[Saved entries]
+===+

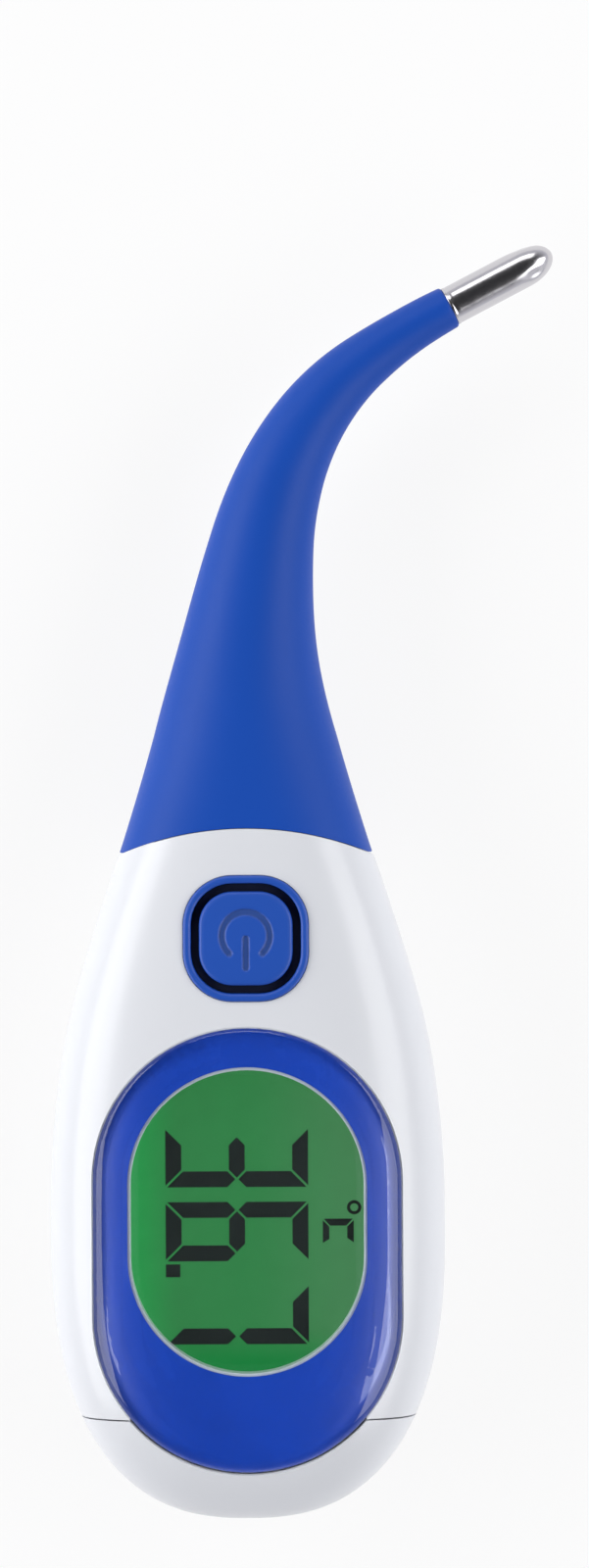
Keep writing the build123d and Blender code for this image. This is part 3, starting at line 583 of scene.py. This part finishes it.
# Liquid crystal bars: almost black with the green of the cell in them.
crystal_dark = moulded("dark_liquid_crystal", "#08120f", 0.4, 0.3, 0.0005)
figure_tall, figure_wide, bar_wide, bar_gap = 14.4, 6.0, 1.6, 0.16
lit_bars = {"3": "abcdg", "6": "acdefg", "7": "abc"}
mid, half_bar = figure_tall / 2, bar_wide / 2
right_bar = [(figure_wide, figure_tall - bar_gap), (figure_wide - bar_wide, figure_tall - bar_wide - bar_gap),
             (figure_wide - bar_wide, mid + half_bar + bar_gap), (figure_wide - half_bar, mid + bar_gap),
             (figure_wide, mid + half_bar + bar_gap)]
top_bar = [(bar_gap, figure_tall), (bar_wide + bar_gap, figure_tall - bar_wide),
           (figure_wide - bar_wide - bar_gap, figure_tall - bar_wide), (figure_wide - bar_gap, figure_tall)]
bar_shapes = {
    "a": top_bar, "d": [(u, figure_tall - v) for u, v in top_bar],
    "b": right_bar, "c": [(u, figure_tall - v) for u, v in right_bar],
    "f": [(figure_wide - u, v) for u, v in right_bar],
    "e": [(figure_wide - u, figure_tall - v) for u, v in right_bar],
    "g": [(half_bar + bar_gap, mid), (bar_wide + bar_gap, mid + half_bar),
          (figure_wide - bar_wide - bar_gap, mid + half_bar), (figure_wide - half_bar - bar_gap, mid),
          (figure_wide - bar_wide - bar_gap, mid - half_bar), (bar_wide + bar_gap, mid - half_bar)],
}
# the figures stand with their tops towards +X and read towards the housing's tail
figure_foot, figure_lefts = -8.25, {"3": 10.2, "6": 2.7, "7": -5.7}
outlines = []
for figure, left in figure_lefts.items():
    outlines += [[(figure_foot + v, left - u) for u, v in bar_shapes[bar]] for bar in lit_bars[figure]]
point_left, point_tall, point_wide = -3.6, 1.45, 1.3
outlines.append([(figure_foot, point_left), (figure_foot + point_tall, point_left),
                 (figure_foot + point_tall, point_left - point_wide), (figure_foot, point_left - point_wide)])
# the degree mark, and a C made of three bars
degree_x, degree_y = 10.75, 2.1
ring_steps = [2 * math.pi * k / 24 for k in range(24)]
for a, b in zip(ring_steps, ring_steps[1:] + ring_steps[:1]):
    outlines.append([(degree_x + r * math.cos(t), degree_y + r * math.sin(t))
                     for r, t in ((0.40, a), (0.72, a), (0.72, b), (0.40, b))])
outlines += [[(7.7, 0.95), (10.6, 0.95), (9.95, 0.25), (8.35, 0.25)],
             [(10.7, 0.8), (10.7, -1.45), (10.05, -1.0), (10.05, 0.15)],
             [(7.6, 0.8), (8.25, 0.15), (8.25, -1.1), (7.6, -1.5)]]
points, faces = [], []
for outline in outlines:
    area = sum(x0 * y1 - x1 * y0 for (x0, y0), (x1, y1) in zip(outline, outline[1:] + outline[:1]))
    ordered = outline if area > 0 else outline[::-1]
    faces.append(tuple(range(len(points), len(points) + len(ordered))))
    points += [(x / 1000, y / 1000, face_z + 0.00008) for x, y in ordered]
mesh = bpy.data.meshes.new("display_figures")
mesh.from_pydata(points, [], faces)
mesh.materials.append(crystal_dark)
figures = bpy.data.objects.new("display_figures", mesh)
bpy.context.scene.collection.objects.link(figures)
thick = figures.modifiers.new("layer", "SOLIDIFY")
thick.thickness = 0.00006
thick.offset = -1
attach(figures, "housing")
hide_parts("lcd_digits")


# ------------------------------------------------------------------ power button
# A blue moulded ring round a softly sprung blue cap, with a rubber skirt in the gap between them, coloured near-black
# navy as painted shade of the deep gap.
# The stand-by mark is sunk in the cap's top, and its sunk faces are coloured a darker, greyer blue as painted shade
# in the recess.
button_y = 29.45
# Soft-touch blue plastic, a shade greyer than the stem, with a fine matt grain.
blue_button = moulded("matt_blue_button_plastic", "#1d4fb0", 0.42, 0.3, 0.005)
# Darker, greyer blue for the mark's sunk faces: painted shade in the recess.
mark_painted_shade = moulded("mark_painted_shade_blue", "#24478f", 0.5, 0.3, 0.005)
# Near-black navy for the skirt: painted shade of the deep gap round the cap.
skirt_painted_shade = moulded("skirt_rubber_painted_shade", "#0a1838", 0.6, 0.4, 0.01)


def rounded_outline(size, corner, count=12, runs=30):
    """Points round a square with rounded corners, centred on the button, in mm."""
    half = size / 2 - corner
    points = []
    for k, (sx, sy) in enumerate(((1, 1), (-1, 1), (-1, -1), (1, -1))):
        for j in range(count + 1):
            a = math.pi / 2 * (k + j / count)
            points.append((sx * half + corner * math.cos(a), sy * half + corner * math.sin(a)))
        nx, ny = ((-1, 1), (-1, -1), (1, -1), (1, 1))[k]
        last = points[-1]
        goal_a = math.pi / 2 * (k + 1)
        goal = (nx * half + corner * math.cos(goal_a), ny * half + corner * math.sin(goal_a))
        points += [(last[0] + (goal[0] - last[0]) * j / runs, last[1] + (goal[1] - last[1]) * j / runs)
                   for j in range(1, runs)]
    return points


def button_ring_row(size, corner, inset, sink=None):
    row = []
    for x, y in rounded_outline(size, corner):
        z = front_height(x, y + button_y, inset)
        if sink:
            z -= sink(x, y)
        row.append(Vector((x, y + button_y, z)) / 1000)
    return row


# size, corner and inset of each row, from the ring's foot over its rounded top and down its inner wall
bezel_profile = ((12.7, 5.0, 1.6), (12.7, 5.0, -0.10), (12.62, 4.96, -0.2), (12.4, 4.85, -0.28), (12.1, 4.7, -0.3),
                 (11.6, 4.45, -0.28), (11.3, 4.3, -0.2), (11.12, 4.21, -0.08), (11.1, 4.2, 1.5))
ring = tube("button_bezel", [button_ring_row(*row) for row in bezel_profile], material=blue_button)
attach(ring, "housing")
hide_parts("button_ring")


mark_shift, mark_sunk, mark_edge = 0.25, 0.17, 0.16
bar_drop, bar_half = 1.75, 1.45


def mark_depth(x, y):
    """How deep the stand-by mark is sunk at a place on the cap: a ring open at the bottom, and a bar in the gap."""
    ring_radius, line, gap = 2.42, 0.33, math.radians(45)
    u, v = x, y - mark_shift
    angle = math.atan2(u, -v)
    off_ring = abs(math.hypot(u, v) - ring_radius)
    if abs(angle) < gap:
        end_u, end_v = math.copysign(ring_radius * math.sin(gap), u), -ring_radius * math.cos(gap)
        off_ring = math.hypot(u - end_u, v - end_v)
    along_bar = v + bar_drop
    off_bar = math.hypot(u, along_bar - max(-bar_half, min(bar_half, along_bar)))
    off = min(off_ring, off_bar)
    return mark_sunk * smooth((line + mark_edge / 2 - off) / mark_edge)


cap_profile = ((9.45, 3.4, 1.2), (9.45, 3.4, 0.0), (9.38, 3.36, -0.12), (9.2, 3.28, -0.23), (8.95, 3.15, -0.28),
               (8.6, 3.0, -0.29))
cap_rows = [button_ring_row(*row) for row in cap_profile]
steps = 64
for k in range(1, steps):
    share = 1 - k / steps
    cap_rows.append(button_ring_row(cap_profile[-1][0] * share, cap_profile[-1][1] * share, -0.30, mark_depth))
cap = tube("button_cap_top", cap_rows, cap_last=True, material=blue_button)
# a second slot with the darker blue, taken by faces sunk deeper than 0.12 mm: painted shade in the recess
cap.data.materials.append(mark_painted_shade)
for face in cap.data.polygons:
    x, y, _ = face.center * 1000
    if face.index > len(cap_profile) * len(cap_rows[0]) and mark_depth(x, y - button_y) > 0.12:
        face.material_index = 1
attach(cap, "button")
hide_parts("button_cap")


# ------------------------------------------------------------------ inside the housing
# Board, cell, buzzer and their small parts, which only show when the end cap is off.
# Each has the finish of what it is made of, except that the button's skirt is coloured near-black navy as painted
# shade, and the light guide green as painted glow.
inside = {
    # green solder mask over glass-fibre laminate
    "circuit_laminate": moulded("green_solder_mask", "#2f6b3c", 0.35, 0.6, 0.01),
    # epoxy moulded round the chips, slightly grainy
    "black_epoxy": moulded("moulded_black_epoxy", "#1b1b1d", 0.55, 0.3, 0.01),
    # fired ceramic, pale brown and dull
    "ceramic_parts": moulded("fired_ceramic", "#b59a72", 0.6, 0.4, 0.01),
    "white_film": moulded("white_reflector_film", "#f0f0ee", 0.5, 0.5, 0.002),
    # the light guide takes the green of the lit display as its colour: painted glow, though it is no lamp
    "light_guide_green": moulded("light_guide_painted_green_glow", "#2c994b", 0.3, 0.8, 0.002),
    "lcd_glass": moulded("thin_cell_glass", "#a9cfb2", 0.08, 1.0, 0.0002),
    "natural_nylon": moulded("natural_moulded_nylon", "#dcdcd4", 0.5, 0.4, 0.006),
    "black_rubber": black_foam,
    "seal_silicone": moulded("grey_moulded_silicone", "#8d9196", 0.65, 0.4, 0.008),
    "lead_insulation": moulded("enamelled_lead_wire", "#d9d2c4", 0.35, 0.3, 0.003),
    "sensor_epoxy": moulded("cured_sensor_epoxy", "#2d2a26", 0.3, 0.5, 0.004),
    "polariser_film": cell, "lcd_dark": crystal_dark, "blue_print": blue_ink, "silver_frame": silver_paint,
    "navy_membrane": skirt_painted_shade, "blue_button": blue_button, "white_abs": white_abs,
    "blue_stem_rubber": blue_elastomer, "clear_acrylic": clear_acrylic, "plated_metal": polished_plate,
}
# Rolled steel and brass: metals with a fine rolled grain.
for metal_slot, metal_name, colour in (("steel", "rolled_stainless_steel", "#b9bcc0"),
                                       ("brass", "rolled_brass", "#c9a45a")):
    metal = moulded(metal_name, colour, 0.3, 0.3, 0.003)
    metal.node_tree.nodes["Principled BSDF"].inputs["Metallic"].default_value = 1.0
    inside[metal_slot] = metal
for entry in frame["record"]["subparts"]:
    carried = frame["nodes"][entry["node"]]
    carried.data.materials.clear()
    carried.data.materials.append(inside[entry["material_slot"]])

+===+

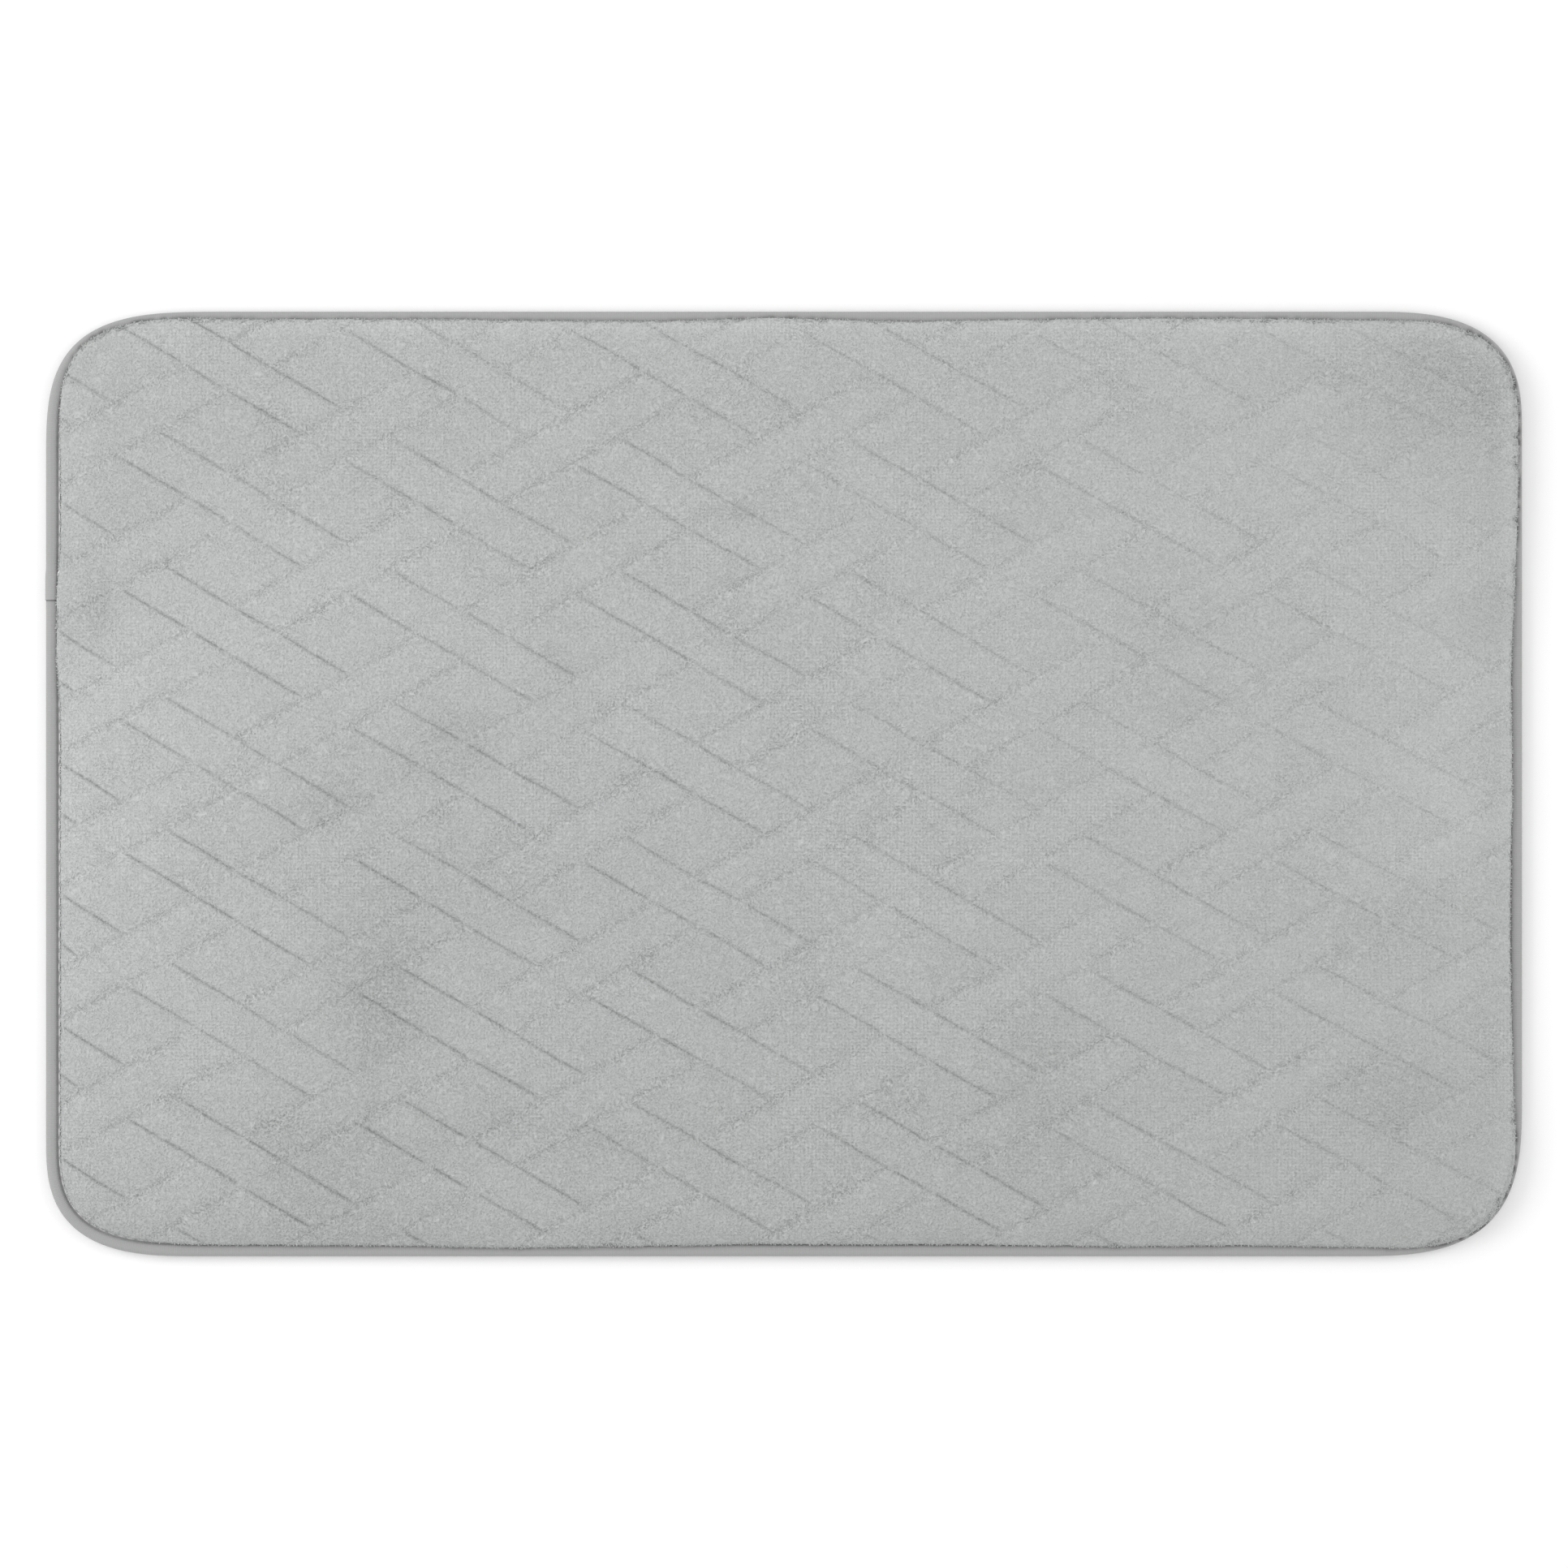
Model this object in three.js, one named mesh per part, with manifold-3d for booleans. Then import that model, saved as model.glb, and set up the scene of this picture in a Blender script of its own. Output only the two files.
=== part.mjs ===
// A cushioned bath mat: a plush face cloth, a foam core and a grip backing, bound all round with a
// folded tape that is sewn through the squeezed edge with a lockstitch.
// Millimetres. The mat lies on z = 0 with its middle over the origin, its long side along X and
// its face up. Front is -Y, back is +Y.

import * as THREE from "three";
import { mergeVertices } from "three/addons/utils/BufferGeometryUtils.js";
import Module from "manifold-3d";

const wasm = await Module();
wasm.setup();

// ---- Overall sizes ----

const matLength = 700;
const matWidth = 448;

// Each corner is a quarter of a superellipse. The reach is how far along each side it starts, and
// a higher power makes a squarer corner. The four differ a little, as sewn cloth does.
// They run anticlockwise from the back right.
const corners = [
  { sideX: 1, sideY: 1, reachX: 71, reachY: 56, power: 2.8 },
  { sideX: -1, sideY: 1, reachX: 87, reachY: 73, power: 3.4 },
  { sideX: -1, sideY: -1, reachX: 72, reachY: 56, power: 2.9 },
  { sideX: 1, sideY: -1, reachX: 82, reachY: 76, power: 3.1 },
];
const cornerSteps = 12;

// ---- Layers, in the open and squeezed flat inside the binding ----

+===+

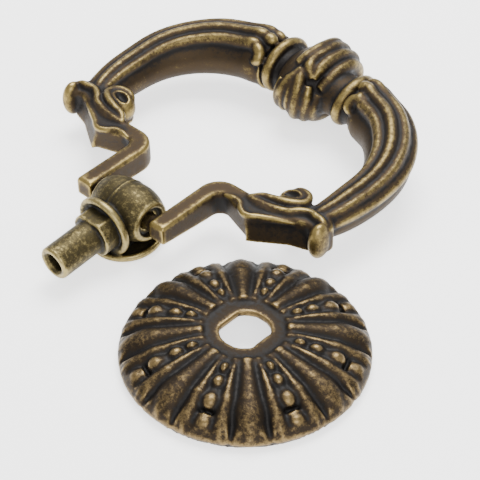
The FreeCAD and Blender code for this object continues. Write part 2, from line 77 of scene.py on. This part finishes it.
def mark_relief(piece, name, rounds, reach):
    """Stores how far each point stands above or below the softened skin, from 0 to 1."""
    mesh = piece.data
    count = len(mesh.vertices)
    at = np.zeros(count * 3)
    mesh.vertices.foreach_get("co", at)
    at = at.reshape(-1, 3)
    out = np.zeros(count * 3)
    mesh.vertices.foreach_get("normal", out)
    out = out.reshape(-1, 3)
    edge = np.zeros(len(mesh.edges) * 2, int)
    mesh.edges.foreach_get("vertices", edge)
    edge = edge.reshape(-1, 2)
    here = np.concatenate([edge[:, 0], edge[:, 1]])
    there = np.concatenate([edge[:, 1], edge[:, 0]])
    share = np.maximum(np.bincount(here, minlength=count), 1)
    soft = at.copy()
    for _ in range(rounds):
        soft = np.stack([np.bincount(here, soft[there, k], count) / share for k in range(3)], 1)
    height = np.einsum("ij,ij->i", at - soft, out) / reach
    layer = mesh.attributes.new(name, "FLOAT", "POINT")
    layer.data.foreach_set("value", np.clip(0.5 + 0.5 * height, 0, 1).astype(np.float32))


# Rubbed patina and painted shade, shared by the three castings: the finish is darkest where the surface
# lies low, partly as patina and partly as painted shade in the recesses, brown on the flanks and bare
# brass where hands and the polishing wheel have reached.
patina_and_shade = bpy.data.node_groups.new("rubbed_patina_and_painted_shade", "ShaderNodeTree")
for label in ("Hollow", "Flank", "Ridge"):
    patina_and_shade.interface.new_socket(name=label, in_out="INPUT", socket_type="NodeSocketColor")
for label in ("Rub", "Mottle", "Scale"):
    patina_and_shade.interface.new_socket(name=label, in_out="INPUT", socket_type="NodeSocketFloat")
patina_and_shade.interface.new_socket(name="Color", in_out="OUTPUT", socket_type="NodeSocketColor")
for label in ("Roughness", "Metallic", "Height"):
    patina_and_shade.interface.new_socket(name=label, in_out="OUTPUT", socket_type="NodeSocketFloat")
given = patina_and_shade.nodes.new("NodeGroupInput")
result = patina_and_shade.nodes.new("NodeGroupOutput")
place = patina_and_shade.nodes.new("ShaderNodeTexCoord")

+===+

What is asked:
Copy each line of the data above that holds "import".

Solution:
Model this object in three.js, one named mesh per part, with manifold-3d for booleans. Then import that model, saved as model.glb, and set up the scene of this picture in a Blender script of its own. Output only the two files.
import * as THREE from "three";
import { mergeVertices } from "three/addons/utils/BufferGeometryUtils.js";
import Module from "manifold-3d";